§ What you have to do
Return the first line, the line containing "left_low, -top, right_low])", and every line between them, exactly as they stand.

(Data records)
▬▬▬

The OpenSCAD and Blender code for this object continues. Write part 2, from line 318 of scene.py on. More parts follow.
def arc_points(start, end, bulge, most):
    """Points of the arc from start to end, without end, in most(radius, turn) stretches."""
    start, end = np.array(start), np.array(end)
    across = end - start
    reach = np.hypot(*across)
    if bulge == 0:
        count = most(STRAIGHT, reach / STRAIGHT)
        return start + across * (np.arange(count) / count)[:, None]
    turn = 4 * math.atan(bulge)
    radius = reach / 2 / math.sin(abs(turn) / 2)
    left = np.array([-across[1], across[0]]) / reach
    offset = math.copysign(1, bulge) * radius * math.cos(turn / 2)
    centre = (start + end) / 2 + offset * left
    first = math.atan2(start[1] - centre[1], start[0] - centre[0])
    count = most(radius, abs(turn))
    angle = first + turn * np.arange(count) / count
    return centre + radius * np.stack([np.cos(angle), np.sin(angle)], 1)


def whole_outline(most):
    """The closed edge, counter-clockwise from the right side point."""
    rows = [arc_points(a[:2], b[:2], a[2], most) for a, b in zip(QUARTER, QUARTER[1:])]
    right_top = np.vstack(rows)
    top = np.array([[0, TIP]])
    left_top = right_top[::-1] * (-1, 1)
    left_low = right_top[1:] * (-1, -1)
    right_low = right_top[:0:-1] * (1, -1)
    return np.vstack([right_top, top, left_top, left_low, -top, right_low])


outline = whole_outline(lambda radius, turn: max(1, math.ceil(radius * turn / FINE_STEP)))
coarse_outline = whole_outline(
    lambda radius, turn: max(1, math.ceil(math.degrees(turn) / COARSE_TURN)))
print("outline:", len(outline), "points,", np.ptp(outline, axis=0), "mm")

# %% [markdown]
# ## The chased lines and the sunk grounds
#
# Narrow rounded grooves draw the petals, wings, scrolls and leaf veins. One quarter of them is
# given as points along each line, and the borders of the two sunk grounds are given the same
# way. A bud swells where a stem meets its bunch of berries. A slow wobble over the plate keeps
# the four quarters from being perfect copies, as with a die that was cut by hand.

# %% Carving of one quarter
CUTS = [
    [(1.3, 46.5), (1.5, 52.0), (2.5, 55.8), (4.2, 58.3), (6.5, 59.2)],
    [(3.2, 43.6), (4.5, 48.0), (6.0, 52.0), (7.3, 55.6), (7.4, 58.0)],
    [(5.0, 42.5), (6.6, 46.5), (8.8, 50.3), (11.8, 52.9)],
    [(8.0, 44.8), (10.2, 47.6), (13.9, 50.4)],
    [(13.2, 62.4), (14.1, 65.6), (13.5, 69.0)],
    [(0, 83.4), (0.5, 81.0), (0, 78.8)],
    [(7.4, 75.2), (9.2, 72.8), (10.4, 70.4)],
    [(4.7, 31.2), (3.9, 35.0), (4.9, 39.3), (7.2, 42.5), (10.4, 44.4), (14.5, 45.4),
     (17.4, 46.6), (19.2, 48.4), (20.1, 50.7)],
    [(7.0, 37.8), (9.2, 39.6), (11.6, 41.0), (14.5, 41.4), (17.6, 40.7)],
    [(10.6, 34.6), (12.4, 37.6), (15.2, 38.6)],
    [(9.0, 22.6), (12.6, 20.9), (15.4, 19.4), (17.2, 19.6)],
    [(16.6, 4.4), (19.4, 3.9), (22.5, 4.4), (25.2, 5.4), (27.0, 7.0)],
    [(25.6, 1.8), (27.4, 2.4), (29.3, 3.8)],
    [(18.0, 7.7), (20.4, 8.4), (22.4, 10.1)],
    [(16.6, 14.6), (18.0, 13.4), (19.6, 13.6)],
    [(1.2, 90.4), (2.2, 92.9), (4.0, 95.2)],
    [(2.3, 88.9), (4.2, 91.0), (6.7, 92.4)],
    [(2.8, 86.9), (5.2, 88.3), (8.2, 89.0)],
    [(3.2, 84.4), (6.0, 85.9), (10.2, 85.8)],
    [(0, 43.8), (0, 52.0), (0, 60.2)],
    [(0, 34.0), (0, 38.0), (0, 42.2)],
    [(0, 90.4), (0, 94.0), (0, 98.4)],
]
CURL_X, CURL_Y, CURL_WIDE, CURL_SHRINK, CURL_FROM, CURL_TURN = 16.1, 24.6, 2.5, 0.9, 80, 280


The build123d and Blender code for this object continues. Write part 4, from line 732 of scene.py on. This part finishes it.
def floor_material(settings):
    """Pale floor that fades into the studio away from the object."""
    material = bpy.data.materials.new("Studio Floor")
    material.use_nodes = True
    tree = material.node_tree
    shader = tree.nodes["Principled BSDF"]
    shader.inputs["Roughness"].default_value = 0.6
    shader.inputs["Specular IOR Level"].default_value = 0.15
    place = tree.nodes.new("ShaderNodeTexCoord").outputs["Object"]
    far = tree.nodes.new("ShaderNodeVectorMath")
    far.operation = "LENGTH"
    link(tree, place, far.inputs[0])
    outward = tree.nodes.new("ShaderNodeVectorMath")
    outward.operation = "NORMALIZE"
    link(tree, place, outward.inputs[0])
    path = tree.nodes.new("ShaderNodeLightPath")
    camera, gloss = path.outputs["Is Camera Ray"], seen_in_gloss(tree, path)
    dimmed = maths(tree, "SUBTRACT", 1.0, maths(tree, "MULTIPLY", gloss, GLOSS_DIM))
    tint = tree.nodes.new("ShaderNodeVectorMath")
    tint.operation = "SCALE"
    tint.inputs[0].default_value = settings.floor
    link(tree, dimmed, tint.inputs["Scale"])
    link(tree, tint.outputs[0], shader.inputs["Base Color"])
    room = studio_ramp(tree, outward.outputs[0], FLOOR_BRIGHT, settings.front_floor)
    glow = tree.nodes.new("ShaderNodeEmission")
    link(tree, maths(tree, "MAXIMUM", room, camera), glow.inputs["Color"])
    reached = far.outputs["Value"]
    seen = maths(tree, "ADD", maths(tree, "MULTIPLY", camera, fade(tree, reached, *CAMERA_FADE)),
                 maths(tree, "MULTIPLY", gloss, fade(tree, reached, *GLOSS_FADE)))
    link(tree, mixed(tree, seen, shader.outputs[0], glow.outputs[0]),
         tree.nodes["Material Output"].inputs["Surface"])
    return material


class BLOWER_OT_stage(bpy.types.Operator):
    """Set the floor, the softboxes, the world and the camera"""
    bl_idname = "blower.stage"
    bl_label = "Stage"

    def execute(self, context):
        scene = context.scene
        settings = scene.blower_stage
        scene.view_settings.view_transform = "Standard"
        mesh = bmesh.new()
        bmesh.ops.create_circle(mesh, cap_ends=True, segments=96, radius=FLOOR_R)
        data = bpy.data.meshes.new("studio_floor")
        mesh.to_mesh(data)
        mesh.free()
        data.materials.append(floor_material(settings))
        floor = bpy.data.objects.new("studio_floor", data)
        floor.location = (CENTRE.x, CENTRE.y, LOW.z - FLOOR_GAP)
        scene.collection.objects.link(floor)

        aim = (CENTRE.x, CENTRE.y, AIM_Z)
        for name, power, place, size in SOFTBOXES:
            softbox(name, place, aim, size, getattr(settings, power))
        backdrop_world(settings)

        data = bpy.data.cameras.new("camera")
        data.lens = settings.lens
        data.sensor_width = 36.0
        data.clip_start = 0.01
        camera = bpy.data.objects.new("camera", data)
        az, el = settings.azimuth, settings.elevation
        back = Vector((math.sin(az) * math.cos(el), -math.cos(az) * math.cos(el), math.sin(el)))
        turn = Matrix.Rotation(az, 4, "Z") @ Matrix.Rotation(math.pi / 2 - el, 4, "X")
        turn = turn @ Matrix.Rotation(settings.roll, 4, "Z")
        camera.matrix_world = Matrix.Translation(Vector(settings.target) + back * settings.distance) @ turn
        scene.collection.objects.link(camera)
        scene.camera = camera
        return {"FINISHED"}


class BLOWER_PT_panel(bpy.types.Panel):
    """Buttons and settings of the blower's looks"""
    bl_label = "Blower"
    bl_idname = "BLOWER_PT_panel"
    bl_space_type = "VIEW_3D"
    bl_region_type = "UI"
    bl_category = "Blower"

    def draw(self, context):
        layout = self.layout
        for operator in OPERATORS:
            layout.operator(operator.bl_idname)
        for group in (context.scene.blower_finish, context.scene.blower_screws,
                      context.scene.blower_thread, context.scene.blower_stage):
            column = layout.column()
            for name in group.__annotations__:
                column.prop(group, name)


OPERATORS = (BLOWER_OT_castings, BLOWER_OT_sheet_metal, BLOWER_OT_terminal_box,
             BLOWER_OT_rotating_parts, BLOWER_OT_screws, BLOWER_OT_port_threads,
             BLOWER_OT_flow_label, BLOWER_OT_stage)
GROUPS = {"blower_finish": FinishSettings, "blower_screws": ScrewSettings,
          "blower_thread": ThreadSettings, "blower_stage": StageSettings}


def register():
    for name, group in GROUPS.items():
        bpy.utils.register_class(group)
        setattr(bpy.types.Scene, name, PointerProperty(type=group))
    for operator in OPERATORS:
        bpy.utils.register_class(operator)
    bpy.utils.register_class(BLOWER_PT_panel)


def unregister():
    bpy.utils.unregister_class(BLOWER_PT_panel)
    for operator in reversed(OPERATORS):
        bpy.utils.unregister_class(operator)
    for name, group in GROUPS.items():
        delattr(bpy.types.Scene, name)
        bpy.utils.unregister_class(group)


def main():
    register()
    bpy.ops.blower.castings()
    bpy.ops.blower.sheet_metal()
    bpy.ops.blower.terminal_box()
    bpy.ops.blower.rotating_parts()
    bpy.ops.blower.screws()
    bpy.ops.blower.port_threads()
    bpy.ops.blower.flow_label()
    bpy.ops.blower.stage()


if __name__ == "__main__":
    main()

▬▬▬

§ Answer to this problem
The OpenSCAD and Blender code for this object continues. Write part 2, from line 318 of scene.py on. More parts follow.
def arc_points(start, end, bulge, most):
    """Points of the arc from start to end, without end, in most(radius, turn) stretches."""
    start, end = np.array(start), np.array(end)
    across = end - start
    reach = np.hypot(*across)
    if bulge == 0:
        count = most(STRAIGHT, reach / STRAIGHT)
        return start + across * (np.arange(count) / count)[:, None]
    turn = 4 * math.atan(bulge)
    radius = reach / 2 / math.sin(abs(turn) / 2)
    left = np.array([-across[1], across[0]]) / reach
    offset = math.copysign(1, bulge) * radius * math.cos(turn / 2)
    centre = (start + end) / 2 + offset * left
    first = math.atan2(start[1] - centre[1], start[0] - centre[0])
    count = most(radius, abs(turn))
    angle = first + turn * np.arange(count) / count
    return centre + radius * np.stack([np.cos(angle), np.sin(angle)], 1)


def whole_outline(most):
    """The closed edge, counter-clockwise from the right side point."""
    rows = [arc_points(a[:2], b[:2], a[2], most) for a, b in zip(QUARTER, QUARTER[1:])]
    right_top = np.vstack(rows)
    top = np.array([[0, TIP]])
    left_top = right_top[::-1] * (-1, 1)
    left_low = right_top[1:] * (-1, -1)
    right_low = right_top[:0:-1] * (1, -1)
    return np.vstack([right_top, top, left_top, left_low, -top, right_low])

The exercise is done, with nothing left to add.